It is always today's production capacity that pays for today's pensions via taxes.
Vote for good pensions and work for an economically, ecologically and socially sustainable future.
Pensions require sustainable production
A system with sufficient progressive taxes and government deficits/that the government creates money instead of the banks doing it via lending (read about deficits here) can also streamline production by creating enough jobs and money at all levels for everyone.
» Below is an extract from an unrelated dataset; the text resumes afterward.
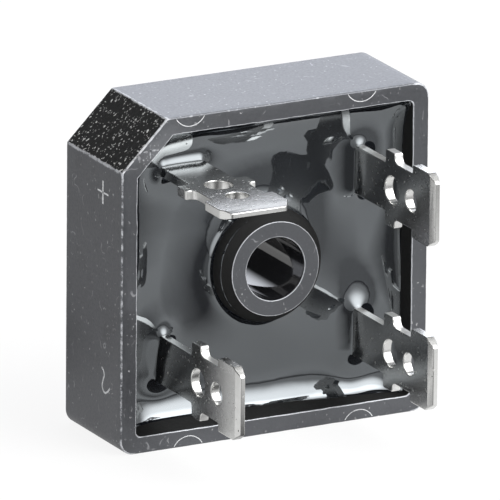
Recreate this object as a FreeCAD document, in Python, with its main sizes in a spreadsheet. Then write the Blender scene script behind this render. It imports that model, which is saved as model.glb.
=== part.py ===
import FreeCAD, Part
import math
import os
import Sketcher

# Potted bridge rectifier with four quick-connect tabs, standing on one side wall.
# Millimetres. Z is up, X is to the right, the terminals point towards -Y.
# The mounting face lies on y = 0 and the fixing hole runs along the Y axis.
# Every "height" below is a distance in front of the mounting face, towards -Y.

os.makedirs("parts", exist_ok=True)
doc = FreeCAD.newDocument("rectifier")

SIZES = (
    # moulded case
    ("case_width", "28.6", "outer width and height of the case"),
    ("case_depth", "10.1", "mounting face to rim"),
    ("chamfer_leg", "4.0", "leg of the polarity chamfer"),
    ("corner_radius", "1.2", "radius of the three square outer corners"),
    ("wall", "1.45", "side wall thickness at the rim"),
    ("cavity_radius", "0.5", "radius of the inner corners"),
    ("floor_thickness", "0.7", "moulded floor between plate and circuit"),
    ("bore_radius", "2.77", "fixing hole"),
    ("boss_top_radius", "4.14", "rim face of the boss"),
    ("boss_radius", "4.9", "foot of the boss"),
    ("boss_cone_depth", "1.15", "length of the conical end of the boss"),
    ("boss_proud", "0.1", "boss end face ahead of the rim"),
    ("sleeve_radius", "3.9", "moulded sleeve through the base plate"),
    ("pin_radius", "1.5", "ejector pin witness rings on the rim"),
    ("pin_side", "8.0", "ring centres from the middle line"),
    ("pin_beyond", "0.6", "ring centres outside the case edge"),
    ("pin_line", "0.1", "width of the ring line"),
    ("mark_depth", "0.05", "depth of the marks on the rim"),
    ("plus_mark_size", "1.2", "polarity mark at the chamfer"),
    ("plus_mark_line", "0.25", "width of its bars"),
    ("plus_mark_side", "2.6", "polarity mark from the left edge"),
    ("plus_mark_top", "2.5", "polarity mark from the upper edge"),
    # metal base plate
    ("plate_thickness", "1.6", "metal base plate"),
    ("plate_margin", "1.7", "moulded edge round the base plate"),
    ("plate_fit", "0.05", "gap between plate edge and moulding"),
    # circuit stack
    ("sheet_thickness", "0.15", "insulating bond sheet"),
    ("sheet_gap", "0.3", "bond sheet to the walls and the boss"),
    ("lead_thickness", "0.5", "copper conductor plates"),
    ("lead_wall_gap", "0.95", "conductor plates to the wall"),
    ("lead_boss_gap", "1.1", "conductor plates to the boss"),
    ("lead_end", "2.8", "end of a plate beyond the middle line"),
    ("lead_split", "1.0", "gap between neighbouring plates"),
    ("solder_thickness", "0.1", "each solder layer"),
    ("die_size", "4.6", "diode die edge"),
    ("die_thickness", "0.3", "diode die"),
    ("clip_width", "3.0", "connecting clip"),
    ("clip_thickness", "0.4", "connecting clip"),
    ("clip_back", "1.8", "clip behind the die centre"),
    ("clip_reach", "5.0", "clip ahead of the die centre"),
    ("clip_leg", "1.05", "length of the leg that stands on the next plate"),
    # quick-connect tabs, lengths measured back from the tip
    ("tab_projection", "11.5", "tab tips ahead of the rim"),
    ("tab_thickness", "0.8", "tab strip"),
    ("tab_width", "6.35", "tab head"),
    ("blade_width", "4.16", "strip below the ears"),
    ("neck_width", "4.85", "between the edge notches"),
    ("ear_width", "6.5", "across the ears"),
    ("head_length", "3.68", "tip to the notches"),
    ("ear_front", "6.73", "tip to the front of the ears"),
    ("ear_back", "8.38", "tip to the back of the ears"),
    ("notch_radius", "0.5", "inner corner between notch and ear"),
    ("small_hole_radius", "1.0", "detent hole"),
    ("small_hole_back", "3.92", "detent hole centre from the tip"),
    ("large_hole_radius", "1.25", "wire hole"),
    ("large_hole_back", "7.21", "wire hole centre from the tip"),
    ("tip_cut_length", "1.05", "corner cuts along the tab"),
    ("tip_cut_width", "0.65", "corner cuts across the tab"),
    ("bevel_length", "0.65", "coined bevel at the tip"),
    ("bevel_depth", "0.2", "coined bevel on each face"),
    ("bend_inner", "0.4", "inner radius of the foot bend"),
    ("foot_length", "2.2", "foot ahead of the strip face"),
    ("tab_side_gap", "3.88", "upright tabs to the side walls"),
    ("tab_clip_gap", "0.27", "clip ends to the lower tab strips"),
    ("tab_upper_gap", "6.03", "upper right tab centre to the upper wall"),
    ("plus_side_gap", "5.25", "flat tab centre to the left wall"),
    ("plus_upper_gap", "3.75", "flat tab to the upper wall"),
    # potting compound, depths measured back from the rim
    ("level_depth", "2.8", "level surface"),
    ("wet_depth", "1.4", "highest line on the walls"),
    ("wet_mid_depth", "2.2", "break of the climbing edge"),
    ("wet_land", "0.15", "width of the edge at its highest line"),
    ("wet_mid", "0.6", "width of the edge at the break"),
    ("wet_width", "1.7", "width of the edge on the level"),
    ("collar_mid", "0.45", "boss collar width at the break"),
    ("collar_width", "1.4", "boss collar width on the level"),
    ("mound_rise", "0.45", "compound drawn up at each tab"),
    ("mound_foot", "3.2", "radius of a mound on the level"),
    ("mound_top", "2.3", "radius of a mound at its top"),
    ("mound_sink", "0.2", "mounds start this far inside the compound"),
    ("cut_clear", "0.6", "cutting shapes reach this far past the solid"),
    # derived
    ("case_half", "=case_width / 2", "half the case"),
    ("case_cut", "=case_half - chamfer_leg", "start of the chamfer"),
    ("inset_share", "=sqrt(2) - 1", "shift of the chamfer start per unit of inset"),
    ("cavity_half", "=case_half - wall", "half the cavity"),
    ("cavity_cut", "=case_cut - wall * inset_share", "inner chamfer"),
    ("floor_height", "=plate_thickness + floor_thickness", "inner floor"),
    ("cavity_depth", "=case_depth - floor_height", "cavity from the rim"),
    ("pocket_half", "=case_half - plate_margin", "half the plate pocket"),
    ("pocket_cut", "=case_cut - plate_margin * inset_share", "its chamfer"),
    ("plate_half", "=pocket_half - plate_fit", "half the base plate"),
    ("plate_cut", "=pocket_cut - plate_fit * inset_share", "its chamfer start"),
    ("plate_hole", "=sleeve_radius + plate_fit", "hole round the sleeve"),
    ("boss_height", "=case_depth + boss_proud", "end face of the boss"),
    ("cone_height", "=case_depth - boss_cone_depth", "foot of the boss cone"),
    ("cone_clear", "=boss_radius + cut_clear", "outer edge of the cone cut"),
    ("pin_height", "=case_half + pin_beyond", "ring centres from the middle"),
    ("pin_inner", "=pin_radius - pin_line", "inner edge of the ring line"),
    ("mark_left", "=case_half - plus_mark_side + plus_mark_size / 2", "left end"),
    ("mark_right", "=mark_left - plus_mark_size", "right end"),
    ("mark_low", "=case_half - plus_mark_top - plus_mark_size / 2", "lower end"),
    ("mark_high", "=mark_low + plus_mark_size", "upper end"),
    ("bar_left", "=case_half - plus_mark_side + plus_mark_line / 2", "upright bar"),
    ("bar_right", "=bar_left - plus_mark_line", "upright bar"),
    ("bar_low", "=case_half - plus_mark_top - plus_mark_line / 2", "level bar"),
    ("bar_high", "=bar_low + plus_mark_line", "level bar"),
    ("sheet_half", "=cavity_half - sheet_gap", "half the bond sheet"),
    ("sheet_cut", "=cavity_cut - sheet_gap * inset_share", "its chamfer start"),
    ("sheet_hole", "=boss_radius + sheet_gap", "its hole"),
    ("lead_height", "=floor_height + sheet_thickness", "back of the plates"),
    ("lead_outer", "=cavity_half - lead_wall_gap", "outer edge of the plates"),
    ("lead_start", "=lead_end + lead_split", "start of the next plate"),
    ("lead_corner", "=cavity_cut", "corner cut of the positive plate"),
    ("lead_inner", "=boss_radius + lead_boss_gap", "inner edge of the plates"),
    ("die_offset", "=(lead_inner + lead_outer) / 2", "die centres from the axis"),
    ("tab_x", "=cavity_half - tab_side_gap", "upright tabs from the axis"),
    ("tab_lower_z", "=clip_reach + tab_clip_gap + blade_half", "lower tabs below the axis"),
    ("tab_upper_z", "=cavity_half - tab_upper_gap", "upper right tab above the axis"),
    ("plus_x", "=cavity_half - plus_side_gap", "flat tab left of the axis"),
    ("plus_z", "=cavity_half - plus_upper_gap", "flat tab above the axis"),
    ("joint_height", "=lead_height + lead_thickness", "front of the plates"),
    ("die_height", "=joint_height + solder_thickness", "back of the dies"),
    ("die_front", "=die_height + die_thickness", "front of the dies"),
    ("clip_height", "=die_front + solder_thickness", "back of the clips"),
    ("clip_drop", "=die_thickness + solder_thickness", "length of the clip legs"),
    ("clip_half", "=clip_width / 2", "half the clip"),
    ("leg_start", "=clip_reach - clip_leg", "inner end of the clip leg"),
    ("tip_height", "=case_depth + tab_projection", "tab tips"),
    ("strip_half", "=tab_thickness / 2", "half the strip"),
    ("strip_top", "=die_height + tab_thickness", "front of the foot"),
    ("bend_outer", "=bend_inner + tab_thickness", "outer radius of the bend"),
    ("bend_height", "=die_height + bend_outer", "end of the bend"),
    ("bend_width", "=strip_half + bend_inner", "end of the bend across"),
    ("foot_end", "=strip_half + foot_length", "end of the foot"),
    ("foot_flat", "=foot_end - bend_width", "flat length of the foot"),
    ("blade_half", "=blade_width / 2", "half the strip width"),
    ("neck_half", "=neck_width / 2", "half the neck"),
    ("ear_half", "=ear_width / 2", "half across the ears"),
    ("head_half", "=tab_width / 2", "half the head"),
    ("head_height", "=tip_height - head_length", "back of the head"),
    ("ear_front_height", "=tip_height - ear_front", "front of the ears"),
    ("ear_back_height", "=tip_height - ear_back", "back of the ears"),
    ("small_hole_height", "=tip_height - small_hole_back", "detent hole"),
    ("large_hole_height", "=tip_height - large_hole_back", "wire hole"),
    ("cut_height", "=tip_height - tip_cut_length", "start of the corner cuts"),
    ("cut_half", "=head_half - tip_cut_width", "half the tip"),
    ("bevel_height", "=tip_height - bevel_length", "start of the bevel"),
    ("tip_half", "=strip_half - bevel_depth", "half the tip thickness"),
    ("bevel_clear", "=strip_half + cut_clear", "outer edge of the bevel cut"),
    ("tip_clear", "=tip_height + cut_clear", "end of the bevel cut"),
    ("level_height", "=case_depth - level_depth", "level compound"),
    ("wet_height", "=case_depth - wet_depth", "compound on the walls"),
    ("wet_mid_height", "=case_depth - wet_mid_depth", "its break"),
    ("fill_height", "=wet_height - floor_height", "compound thickness at the walls"),
    ("wet_top_half", "=cavity_half - wet_land", "hollow at its top"),
    ("wet_top_cut", "=cavity_cut - wet_land * inset_share", "its chamfer start"),
    ("wet_mid_half", "=cavity_half - wet_mid", "hollow at the break"),
    ("wet_mid_cut", "=cavity_cut - wet_mid * inset_share", "its chamfer start"),
    ("wet_low_half", "=cavity_half - wet_width", "hollow on the level"),
    ("wet_low_cut", "=cavity_cut - wet_width * inset_share", "its chamfer start"),
    ("collar_mid_radius", "=boss_radius + collar_mid", "collar at the break"),
    ("collar_low_radius", "=boss_radius + collar_width", "collar on the level"),
    ("mound_height", "=level_height - mound_sink", "foot of the mounds, in the compound"),
    ("mound_length", "=mound_rise + mound_sink", "length of the mounds"),
)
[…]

Such a system also does not need to stress or injure workers so that they become ill and production suffers.
We cannot essentially save money for retirement as we cannot eat the food we produced when we earned the money fifty years before we retired.
It is always today's generation of wage earners who pay for today's elderly in the hope that the children of the future when they grow up will pay and work for themselves when they become pensioners.
An active state
The government must use its tax revenue and deficits to keep production rolling in a way that:
- does not harm the workers because then they cannot work
- ensures that low- and middle-income earners have sufficient purchasing power to keep production and consumption going
- ensures that agriculture and industry have the resources and research grants they need
- not kill Mother Earth because then we have nowhere to live and nothing to eat. This requires, among other things, a green transformation of production and consumption.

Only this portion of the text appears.